## WHAT THE EXERCISE ASKS
In the data, extract each line that holds the string "parts".

## GIVEN ENTRIES
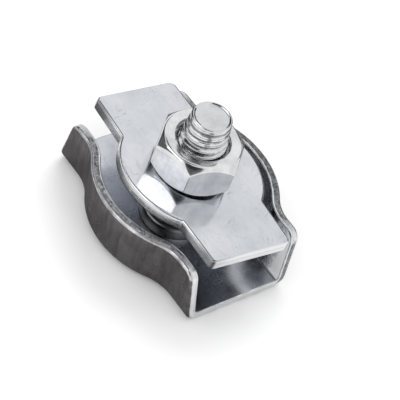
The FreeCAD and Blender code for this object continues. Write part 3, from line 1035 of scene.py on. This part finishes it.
@dataclass
class ClampPlate:
    """Flat stamping with a round middle and an end each way along the rope, loose and leaning on the bolt."""

    length: float = 13.75
    end: float = 6.05
    shoulder: float = 6.25
    disc: float = 9.4
    thick: float = 1.5
    corner: float = 0.8
    notch: float = 0.5
    hole: float = 3.4
    rolled: float = 0.34
    burr: float = 0.12
    hole_round: float = 0.14
    turn: float = -2.8
    lean: float = 5.5
    seat: Triple = (0.03, 0.17, 8.2)
    rolled_steps: int = 8
    bright_steps: int = 3
    torn_steps: int = 6
    burr_steps: int = 3
    lip_steps: int = 4
    steel: Zinc = Zinc(
        "zinc_on_flat_plate", Plating.PLATE, (0.60, 0.62, 0.66), (0.70, 0.715, 0.745), cloud=6.0,
        gloss=(0.12, 0.22), streaks=0.05, streak_stretch=(0.3, 2.6, 2.6), scratches=0.75, hair=1.7, swell=0.010,
    )
    cut: ShearedZinc = ShearedZinc(
        "zinc_on_plate_cut", (0.20, 0.205, 0.22), (0.74, 0.745, 0.76), (0.74, 0.745, 0.76), depth=0.018,
        gloss=(0.50, 0.25), smooth=(6.5, 9.5), land=(0.75, 0.85), painted_dark_corners=True,
    )

    def outline(self) -> Run:
        """Outline of the stamping.

        Returns:
            Points of a full turn, and the direction out of the plate at each.
        """
        meet = math.sqrt(self.disc**2 - self.shoulder**2)
        side = Vector((self.length - meet, self.end - self.shoulder)).normalized()
        out = Vector((-side.y, side.x))
        level = out.dot(Vector((self.length, self.end)))
        round_x = self.length - self.corner
        round_y = (level - self.corner - out.x * round_x) / out.y
        lift, reach = level + self.notch, self.disc + self.notch
        hollow = out * lift - side * (side.dot(out * lift) - math.sqrt(reach**2 - lift**2))
        tilt = math.atan2(out.y, out.x)
        foot = math.atan2(hollow.y, hollow.x)
        near = np.array((round_x, round_y)) + self.corner * np.array(out)
        far = hollow - self.notch * out
        runs = (
            straight((self.length, 0), (self.length, round_y), (1, 0), np.linspace(0, 1, 11)[:-1]),
            arc((round_x, round_y), self.corner, np.linspace(0, tilt, 15)),
            straight(near, far, out, np.linspace(0, 1, 20)[1:-1]),
            arc(hollow, -self.notch, np.linspace(tilt, foot, 9)),
            arc((0, 0), self.disc, np.linspace(foot, math.pi / 2, 42)),
        )
        turned = []
        for quarter in (np.vstack(part) for part in zip(*runs)):
            half = np.vstack([quarter, quarter[-2::-1] * (-1, 1)])
            turned.append(np.vstack([half, half[-2::-1] * (1, -1)]))
        return turned[0], turned[1]

    def build(self) -> bpy.types.Object:
        """Makes the plate as one closed shell in its place on the bolt.

        Returns:
            The finished piece.
        """
        spots, ways = self.outline()
        top = [(0.7, self.thick), (0.5, self.thick), (self.rolled + 0.06, self.thick)]
        rolled = [(inset, self.thick - depth) for inset, depth in quarter_round(self.rolled, self.rolled_steps)]
        torn = [(0.0, z) for z in np.linspace(self.thick - self.rolled, self.burr, self.torn_steps + 1)[1:-1]]
        burr = quarter_round(self.burr, self.burr_steps)[::-1]
        under = [(self.burr + 0.05, 0.0), (0.4, 0.0), (0.7, 0.0)]
        edge = top + rolled + torn + burr + under
        lip = quarter_round(self.hole_round, self.lip_steps)
        bore = [(1.0, 0.0), (0.3, 0.0), *lip]
        bore += [(inset, self.thick - z) for inset, z in reversed(bore)]
        angles = np.arctan2(spots[:, 1], spots[:, 0])
        outside = [np.column_stack([spots - inset * ways, 0 * angles + z]) for inset, z in edge]
        inside = [around(self.hole + inset, angles, z) for inset, z in bore]
        below = between(outside[-1], inside[0], (0.25, 0.5, 0.75))
        above = between(inside[-1], outside[0], (0.2, 0.4, 0.6, 0.8))

        blank = Blank()
        turn = Matrix.Rotation(math.radians(self.turn), 3, "Z") @ Matrix.Rotation(math.radians(-self.lean), 3, "X")
        grid = np.array(outside + below + inside + above) @ np.array(turn).T + np.array(self.seat)
        numbers = blank.lay_round(grid)
        numbers = np.vstack([numbers, numbers[:1]])
        strip = unroll(spots, [z for _, z in edge])
        first, last = len(top) + self.bright_steps, len(edge) - len(under) - self.burr_steps
        blank.skin(numbers[: first + 1])
        blank.skin(numbers[first: last + 1], Face.CUT, strip[first: last + 1])
        blank.skin(numbers[last:])
        return blank.make("loose_clamp_plate")

    def dress(self, piece: bpy.types.Object) -> None:
        """Plates the faces and the sheared edge."""
        finish(piece, self.steel, self.cut)


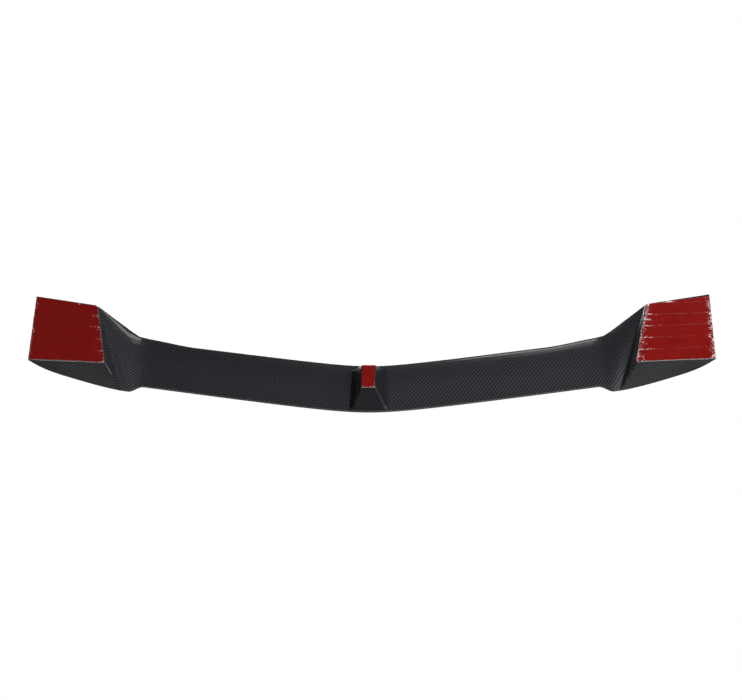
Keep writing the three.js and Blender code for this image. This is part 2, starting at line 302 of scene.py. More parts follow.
def carbon_material(name, bright, dark, shine=1.0):
    """Twill between two colours, a painted sheen and shade of the fibres, under a clear coat of the
    given shine.
    """
    tree = Tree(name)
    uv = tree.node("UVMap", {"uv_map": "cloth"})
    wander = tree.node("TexNoise", {"noise_dimensions": "2D"}, Scale=45.0, Detail=1.0)
    tree.links.new(uv.outputs[0], wander.inputs["Vector"])
    apart = tree.node("SeparateXYZ")
    tree.links.new(uv.outputs[0], apart.inputs[0])
    drift = Value(tree, wander.outputs["Fac"]) * WANDER
    along = Value(tree, apart.outputs[0]) * (1 / TOW) + drift
    down = Value(tree, apart.outputs[1]) * (1 / TOW) + drift
    warp_phase = (along.math("FLOOR") + down) % 4.0
    weft_phase = (along + down.math("FLOOR")) % 4.0
    warp_over = warp_phase < 2.0
    warp_crown = (along.math("FRACT") * np.pi).math("SINE")
    weft_crown = (down.math("FRACT") * np.pi).math("SINE")
    warp_height = (warp_phase * (np.pi / 2)).math("SINE").math("ABSOLUTE") * warp_crown
    weft_height = (weft_phase * (np.pi / 2)).math("SINE").math("ABSOLUTE") * weft_crown
    height = warp_over * warp_height + (1 - warp_over) * weft_height

    def fibres(across, lengthwise):
        """Noise drawn out along a tow, as its filaments are."""
        vector = tree.node("CombineXYZ", None, X=across * FIBRES_ACROSS, Y=lengthwise * FIBRES_ALONG)
        noise = tree.node("TexNoise", {"noise_dimensions": "2D"}, Scale=1.0, Detail=2.0)
        tree.links.new(vector.outputs[0], noise.inputs["Vector"])
        return Value(tree, noise.outputs["Fac"])

    streak = warp_over * fibres(along, down) + (1 - warp_over) * fibres(down, along)
    # Painted sheen and shade: lighter where the warp is on top and along streaks, darker where a tow
    # dips.
    shade = (0.35 + 0.65 * height) * (0.6 + 0.8 * streak)
    share = (warp_over * 0.88 + 0.12) * shade
    colour = tree.mix(share, (*dark, 1), (*bright, 1))
    return principled(
        tree,
        Base_Color=colour,
        Metallic=0.35,
        Roughness=0.36 + 0.16 * (1 - height),
        Normal=bump(tree, height + 0.25 * streak, 0.00018, 0.55),
        Specular_IOR_Level=0.5 * shine,
        Coat_Weight=shine,
        Coat_Roughness=0.13,
        Coat_IOR=1.5,
    )


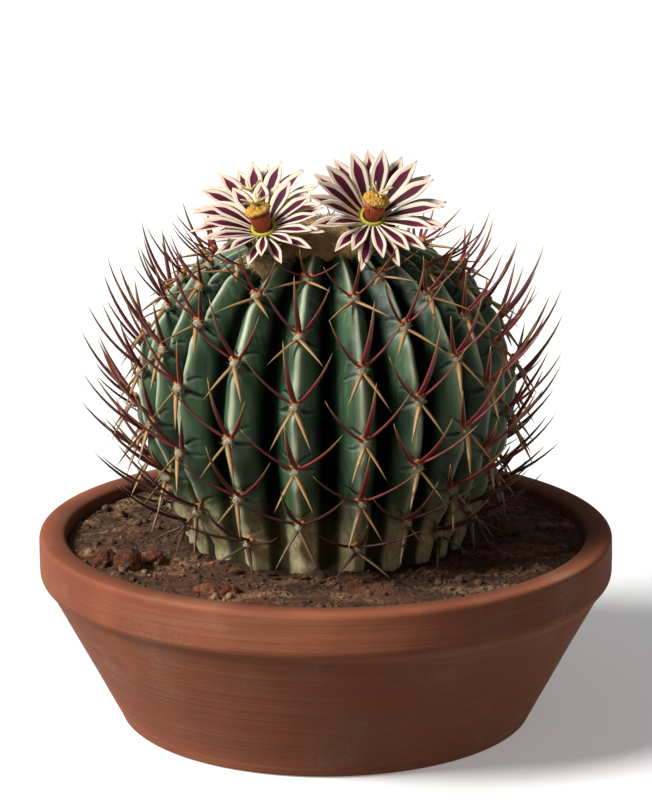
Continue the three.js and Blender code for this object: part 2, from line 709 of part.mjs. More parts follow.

## RESULT OF THIS TASK
Keep writing the three.js and Blender code for this image. This is part 2, starting at line 302 of scene.py. More parts follow.
Continue the three.js and Blender code for this object: part 2, from line 709 of part.mjs. More parts follow.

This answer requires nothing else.